**Short exercise:** Reproduce the listing verbatim.
╭──
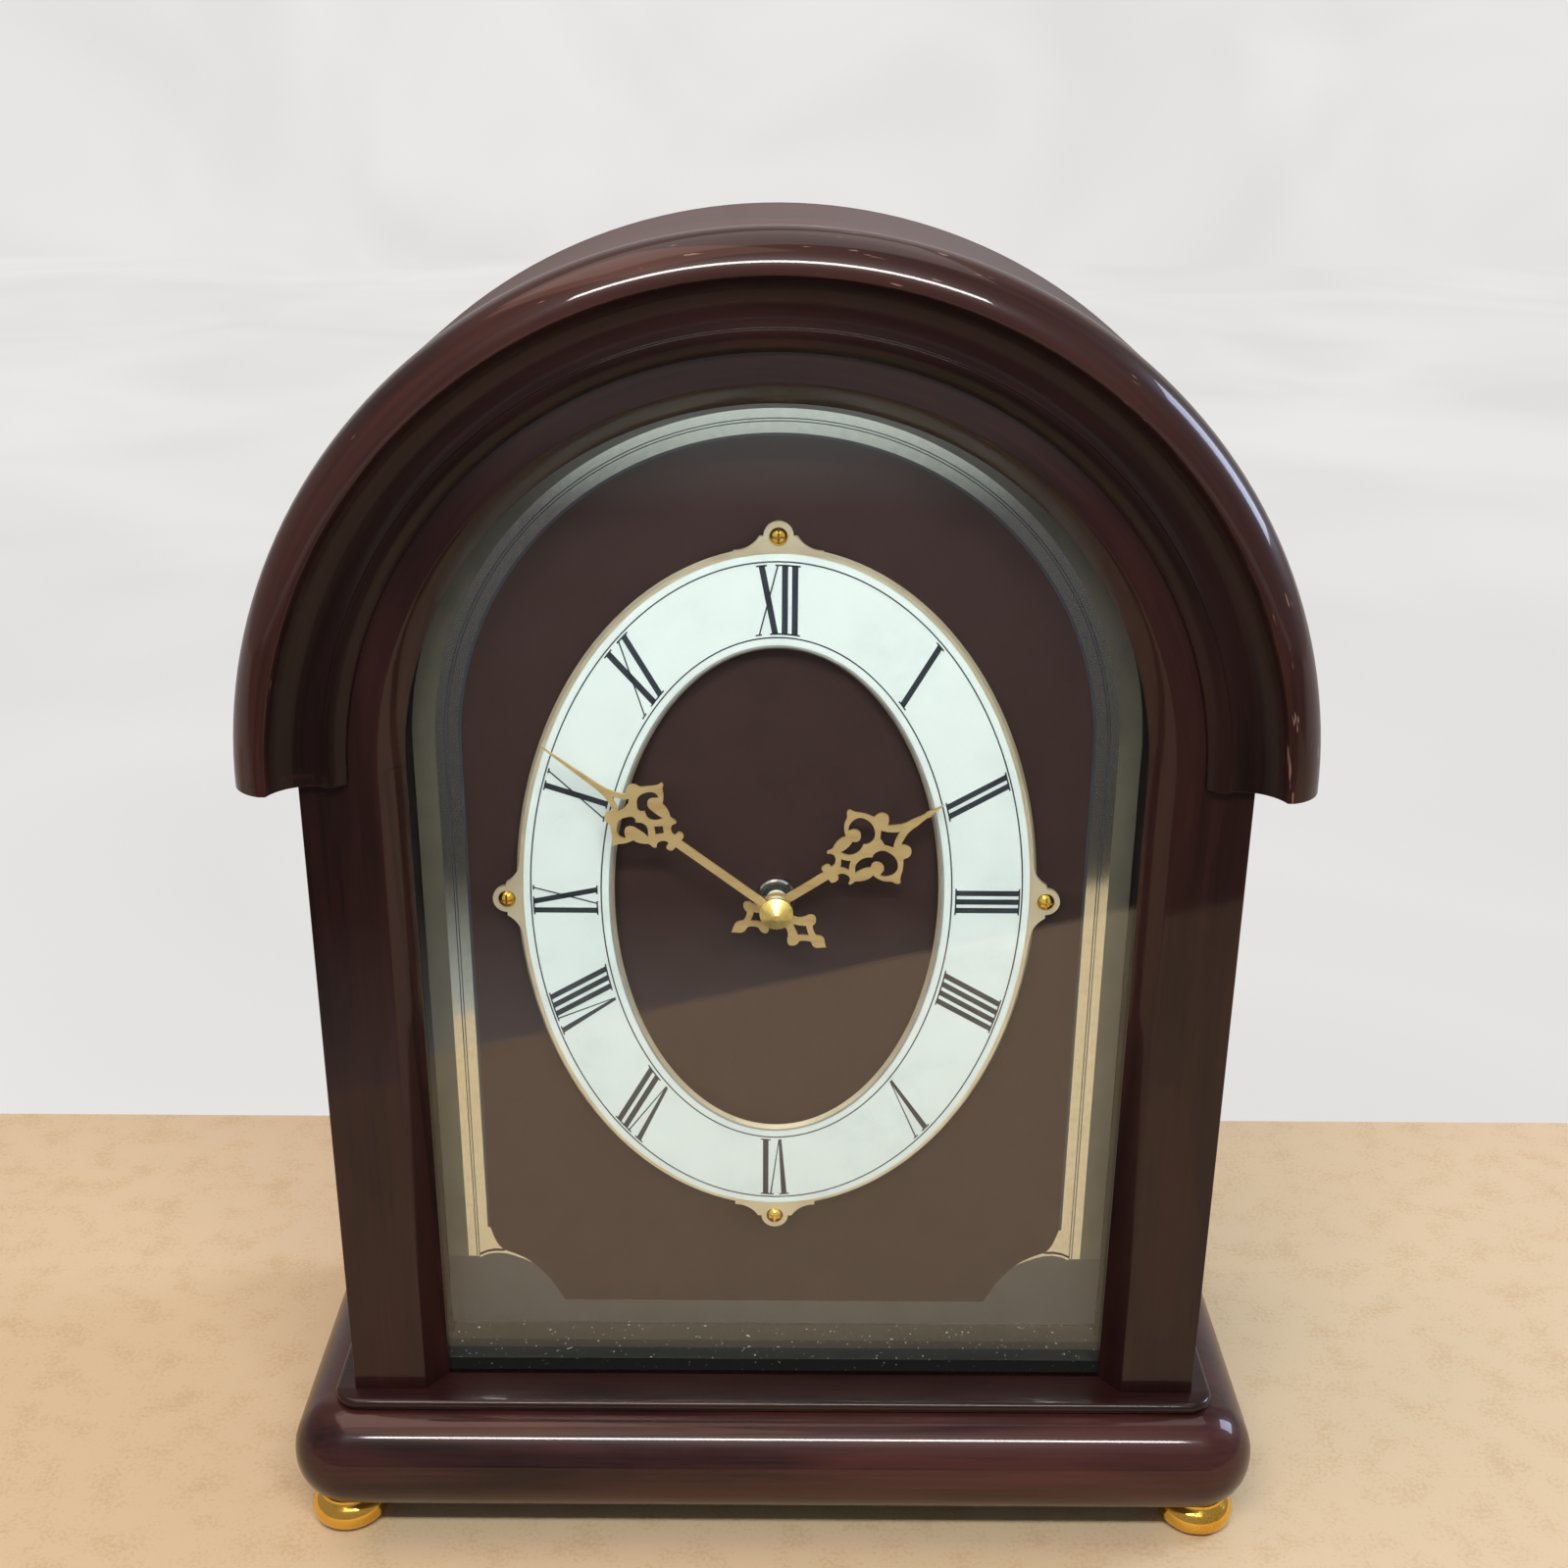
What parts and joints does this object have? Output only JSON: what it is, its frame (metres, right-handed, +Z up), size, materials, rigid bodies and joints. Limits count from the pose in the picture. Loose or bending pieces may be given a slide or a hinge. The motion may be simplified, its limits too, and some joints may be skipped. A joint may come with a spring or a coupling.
{
  "type": "mantel clock",
  "caption": "Round-arched wooden mantel clock with a moulded hood, oval Roman chapter ring, pierced gilt hands, stepped base, bun feet and a quartz chime movement.",
  "frame": {"origin": "on the floor under the middle of the clock's width and depth", "axes": "+Z up, the dial faces -Y, +X to the right seen from the dial side"},
  "size_m": [0.256, 0.128, 0.3391],
  "materials": {
    "mahogany": "gloss lacquer",
    "pine": "sawn",
    "hardboard": "satin",
    "polished_gold": "polished",
    "gilt": "brushed",
    "brass_plate": "satin",
    "zinc_steel": "zinc plated",
    "nickel": "nickel plated",
    "clear_glass": "clear",
    "black_strip": "matte",
    "mirror_plate": "mirror polished, brown printed field",
    "white_enamel": "satin white",
    "rubber_sheet": "matte",
    "black_plastic": "fine texture",
    "white_plastic": "satin",
    "gear_plastic": "satin",
    "board": "phenolic",
    "copper_wire": "enamelled wire",
    "ferrite": "ground",
    "battery_label": "gloss wrap",
    "paper_cone": "pressed pulp",
    "lead_cover": "soft sheath"
  },
  "bodies": {
    "case": {"base_plinth": "mahogany", "base_top_plate": "mahogany", "front_frame": "mahogany", "hood_moulding": "mahogany", "hood_rear_band": "mahogany", "case_shell": "mahogany", "dial_sill": "mahogany", "back_batten": "pine", "back_panel": "hardboard", "foot_front_left": "polished_gold", "foot_front_right": "polished_gold", "foot_rear_left": "polished_gold", "foot_rear_right": "polished_gold", "foot_screws": "zinc_steel", "back_panel_screws": "brass_plate", "dial_plate_screws": "zinc_steel", "movement_screws": "zinc_steel", "speaker_screws": "zinc_steel", "hinge_screws_panel": "brass_plate", "hinge_leaves_panel": "brass_plate", "hinge_pins": "zinc_steel", "door_catch": "white_plastic", "front_glass": "clear_glass", "glass_bead": "black_strip", "dial_plate": "mirror_plate", "chapter_ring": "white_enamel", "ring_posts": "zinc_steel", "ring_screws": "gilt", "fixing_nut": "nickel", "dial_gasket": "rubber_sheet", "movement_case": "black_plastic", "movement_cover": "black_plastic", "circuit_board": "board", "board_parts": "nickel", "motor_stator": "zinc_steel", "motor_coil": "copper_wire", "battery_left": "battery_label", "battery_right": "battery_label", "battery_contacts": "nickel", "speaker_basket": "zinc_steel", "speaker_cone": "paper_cone", "speaker_magnet": "ferrite", "speaker_lead": "lead_cover", "speaker_terminals": "board"},
    "minute": {"minute_arbor": "gear_plastic", "minute_hand": "gilt", "hand_cap_nut": "polished_gold"},
    "hour": {"hour_wheel": "gear_plastic", "hour_hand": "gilt"},
    "motion": {"motion_wheel": "gear_plastic", "set_knob": "black_plastic"},
    "third": {"third_wheel": "gear_plastic"},
    "rotor": {"rotor": "ferrite"},
    "door": {"access_door": "hardboard", "door_knob": "brass_plate", "door_strike": "zinc_steel", "hinge_leaves_door": "brass_plate", "hinge_screws_door": "brass_plate"},
    "melody": {"melody_switch": "white_plastic"},
    "volume": {"volume_dial": "black_plastic"}
  },
  "joints": [
    {"name": "minute_turn", "type": "hinge", "parent": "case", "child": "minute", "pos_m": [0, -0.0344, 0.1755], "axis": [0, 1, 0], "continuous": true},
    {"name": "hour_turn", "type": "hinge", "parent": "case", "child": "hour", "pos_m": [0, -0.0303, 0.1755], "axis": [0, 1, 0], "continuous": true},
    {"name": "motion_turn", "type": "hinge", "parent": "case", "child": "motion", "pos_m": [0.0096, -0.01, 0.1755], "axis": [0, 1, 0], "continuous": true},
    {"name": "third_turn", "type": "hinge", "parent": "case", "child": "third", "pos_m": [-0.00912, -0.01, 0.1755], "axis": [0, 1, 0], "continuous": true},
    {"name": "rotor_turn", "type": "hinge", "parent": "case", "child": "rotor", "pos_m": [-0.01034, -0.002, 0.18239], "axis": [0, 1, 0], "continuous": true},
    {"name": "door_swing", "type": "hinge", "parent": "case", "child": "door", "pos_m": [-0.0586, 0.0565, 0.163], "axis": [0, 0, 1], "range_deg": [0, 170]},
    {"name": "melody_slide", "type": "slide", "parent": "case", "child": "melody", "axis": [1, 0, 0], "range_m": [0, 0.008]},
    {"name": "volume_turn", "type": "hinge", "parent": "case", "child": "volume", "pos_m": [-0.034, 0.01, 0.1695], "axis": [0, 1, 0], "range_deg": [-135, 135]}
  ],
  "couplings": [
    {"joint": "hour_turn", "follows": "minute_turn", "ratio": 0.083333},
    {"joint": "motion_turn", "follows": "minute_turn", "ratio": -0.33333},
    {"joint": "third_turn", "follows": "minute_turn", "ratio": -5},
    {"joint": "rotor_turn", "follows": "minute_turn", "ratio": 30}
  ]
}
╰──
**Output for this exercise:**
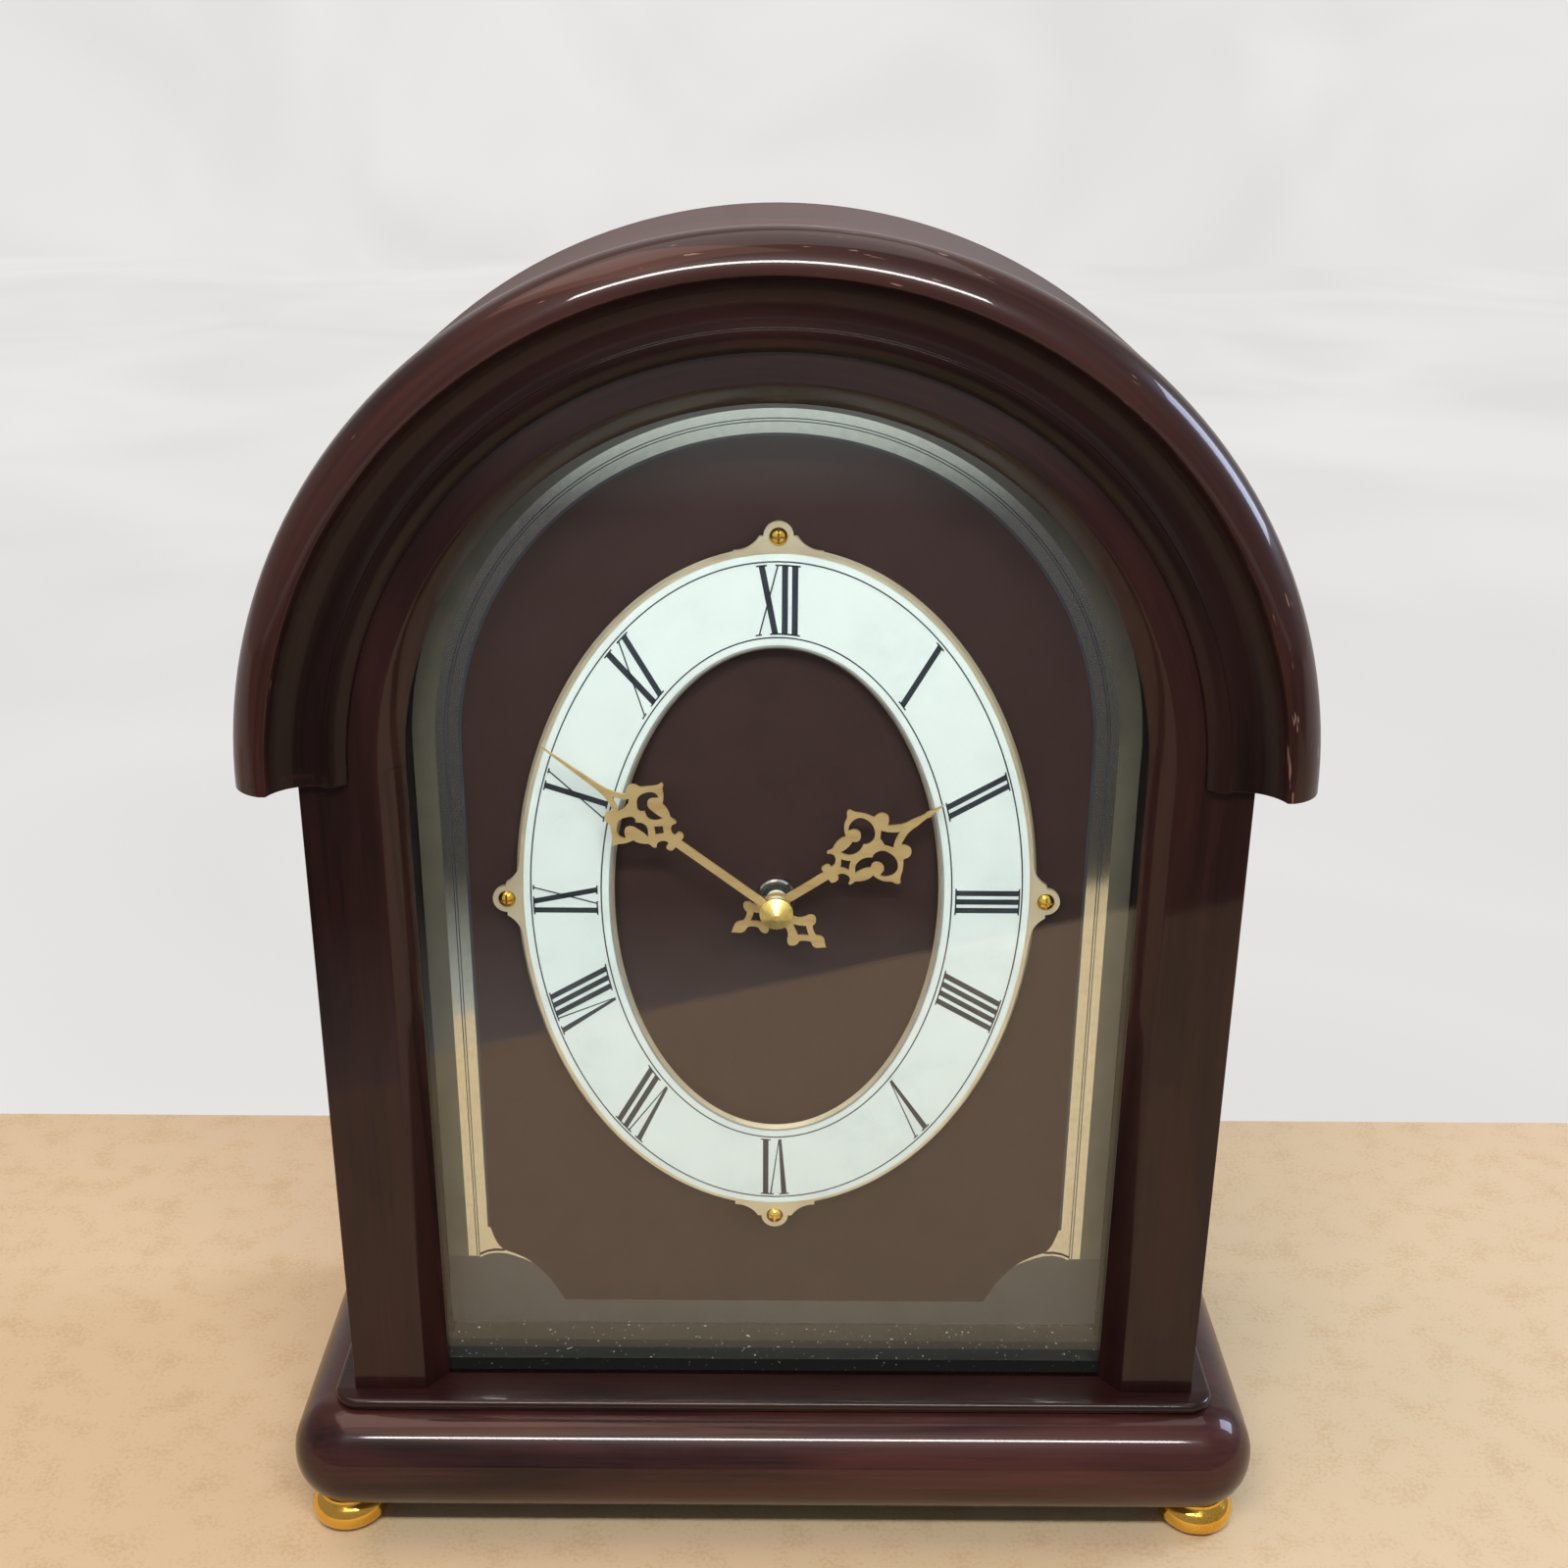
What parts and joints does this object have? Output only JSON: what it is, its frame (metres, right-handed, +Z up), size, materials, rigid bodies and joints. Limits count from the pose in the picture. Loose or bending pieces may be given a slide or a hinge. The motion may be simplified, its limits too, and some joints may be skipped. A joint may come with a spring or a coupling.
{
  "type": "mantel clock",
  "caption": "Round-arched wooden mantel clock with a moulded hood, oval Roman chapter ring, pierced gilt hands, stepped base, bun feet and a quartz chime movement.",
  "frame": {"origin": "on the floor under the middle of the clock's width and depth", "axes": "+Z up, the dial faces -Y, +X to the right seen from the dial side"},
  "size_m": [0.256, 0.128, 0.3391],
  "materials": {
    "mahogany": "gloss lacquer",
    "pine": "sawn",
    "hardboard": "satin",
    "polished_gold": "polished",
    "gilt": "brushed",
    "brass_plate": "satin",
    "zinc_steel": "zinc plated",
    "nickel": "nickel plated",
    "clear_glass": "clear",
    "black_strip": "matte",
    "mirror_plate": "mirror polished, brown printed field",
    "white_enamel": "satin white",
    "rubber_sheet": "matte",
    "black_plastic": "fine texture",
    "white_plastic": "satin",
    "gear_plastic": "satin",
    "board": "phenolic",
    "copper_wire": "enamelled wire",
    "ferrite": "ground",
    "battery_label": "gloss wrap",
    "paper_cone": "pressed pulp",
    "lead_cover": "soft sheath"
  },
  "bodies": {
    "case": {"base_plinth": "mahogany", "base_top_plate": "mahogany", "front_frame": "mahogany", "hood_moulding": "mahogany", "hood_rear_band": "mahogany", "case_shell": "mahogany", "dial_sill": "mahogany", "back_batten": "pine", "back_panel": "hardboard", "foot_front_left": "polished_gold", "foot_front_right": "polished_gold", "foot_rear_left": "polished_gold", "foot_rear_right": "polished_gold", "foot_screws": "zinc_steel", "back_panel_screws": "brass_plate", "dial_plate_screws": "zinc_steel", "movement_screws": "zinc_steel", "speaker_screws": "zinc_steel", "hinge_screws_panel": "brass_plate", "hinge_leaves_panel": "brass_plate", "hinge_pins": "zinc_steel", "door_catch": "white_plastic", "front_glass": "clear_glass", "glass_bead": "black_strip", "dial_plate": "mirror_plate", "chapter_ring": "white_enamel", "ring_posts": "zinc_steel", "ring_screws": "gilt", "fixing_nut": "nickel", "dial_gasket": "rubber_sheet", "movement_case": "black_plastic", "movement_cover": "black_plastic", "circuit_board": "board", "board_parts": "nickel", "motor_stator": "zinc_steel", "motor_coil": "copper_wire", "battery_left": "battery_label", "battery_right": "battery_label", "battery_contacts": "nickel", "speaker_basket": "zinc_steel", "speaker_cone": "paper_cone", "speaker_magnet": "ferrite", "speaker_lead": "lead_cover", "speaker_terminals": "board"},
    "minute": {"minute_arbor": "gear_plastic", "minute_hand": "gilt", "hand_cap_nut": "polished_gold"},
    "hour": {"hour_wheel": "gear_plastic", "hour_hand": "gilt"},
    "motion": {"motion_wheel": "gear_plastic", "set_knob": "black_plastic"},
    "third": {"third_wheel": "gear_plastic"},
    "rotor": {"rotor": "ferrite"},
    "door": {"access_door": "hardboard", "door_knob": "brass_plate", "door_strike": "zinc_steel", "hinge_leaves_door": "brass_plate", "hinge_screws_door": "brass_plate"},
    "melody": {"melody_switch": "white_plastic"},
    "volume": {"volume_dial": "black_plastic"}
  },
  "joints": [
    {"name": "minute_turn", "type": "hinge", "parent": "case", "child": "minute", "pos_m": [0, -0.0344, 0.1755], "axis": [0, 1, 0], "continuous": true},
    {"name": "hour_turn", "type": "hinge", "parent": "case", "child": "hour", "pos_m": [0, -0.0303, 0.1755], "axis": [0, 1, 0], "continuous": true},
    {"name": "motion_turn", "type": "hinge", "parent": "case", "child": "motion", "pos_m": [0.0096, -0.01, 0.1755], "axis": [0, 1, 0], "continuous": true},
    {"name": "third_turn", "type": "hinge", "parent": "case", "child": "third", "pos_m": [-0.00912, -0.01, 0.1755], "axis": [0, 1, 0], "continuous": true},
    {"name": "rotor_turn", "type": "hinge", "parent": "case", "child": "rotor", "pos_m": [-0.01034, -0.002, 0.18239], "axis": [0, 1, 0], "continuous": true},
    {"name": "door_swing", "type": "hinge", "parent": "case", "child": "door", "pos_m": [-0.0586, 0.0565, 0.163], "axis": [0, 0, 1], "range_deg": [0, 170]},
    {"name": "melody_slide", "type": "slide", "parent": "case", "child": "melody", "axis": [1, 0, 0], "range_m": [0, 0.008]},
    {"name": "volume_turn", "type": "hinge", "parent": "case", "child": "volume", "pos_m": [-0.034, 0.01, 0.1695], "axis": [0, 1, 0], "range_deg": [-135, 135]}
  ],
  "couplings": [
    {"joint": "hour_turn", "follows": "minute_turn", "ratio": 0.083333},
    {"joint": "motion_turn", "follows": "minute_turn", "ratio": -0.33333},
    {"joint": "third_turn", "follows": "minute_turn", "ratio": -5},
    {"joint": "rotor_turn", "follows": "minute_turn", "ratio": 30}
  ]
}